Research

Elephants and Ivory: Lessons from the Trade Ban


SUGGESTED

Government and Institutions
Government and Institutions
The authors examine the example of elephants in this exposition of the arguments favouring ‘sustainable utilization’. This approach ensures species survival by employing a framework based upon property rights, enforcement of those rights and local community involvement.

Executive Summary

The African elephant is not an endangered species: there are at least 10 viable populations.

The UN Convention on International Trade in Endangered Species (CITES) broke its own rules by listing the African elephant as endangered.

The international trade ban, instigated by CITES, was opposed by 73 per cent of those countries with elephant populations.
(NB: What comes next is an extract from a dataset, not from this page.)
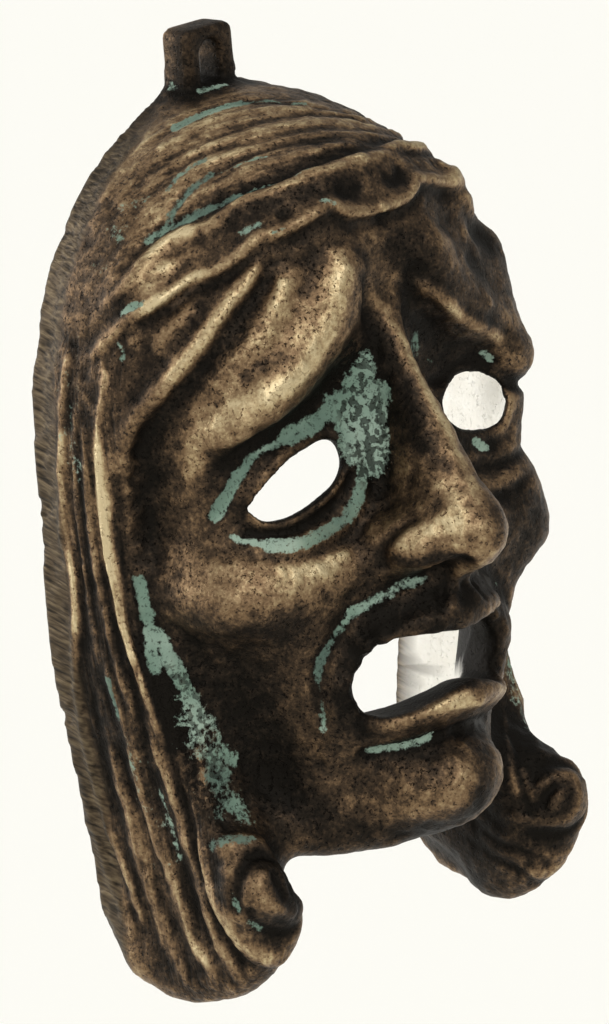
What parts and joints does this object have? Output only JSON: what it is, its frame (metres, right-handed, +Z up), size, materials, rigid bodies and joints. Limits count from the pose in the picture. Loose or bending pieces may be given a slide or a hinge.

Southern African countries argue that allowing trade maximises the value of elephants.

Prior to the ban, the elephant populations in Botswana, South Africa and Zimbabwe had increased with the assistance of protection made possible by tourism and the sale of hunting licences.

Banning the use of elephant products reduces the value of the elephant by denying financial benefit to the elephant’s custodians.

Kenya banned hunting in 1976. Since then, it has lost 85 per cent of its elephants.

Zimbabwe granted land-owners title to their wildlife in 1975; since then, land devoted to wildlife has increased from 17,000 to 30,000 square kilometres.

Ownership of the communal or private level, rather than by the State, will ensure that the benefits, not just the costs, of conservation will fall on the local population.

The sustainable utilisation or CAMPFIRE project in Zimbabwe has brought custodianship of wildlife to the local level – it is a model for future conservation.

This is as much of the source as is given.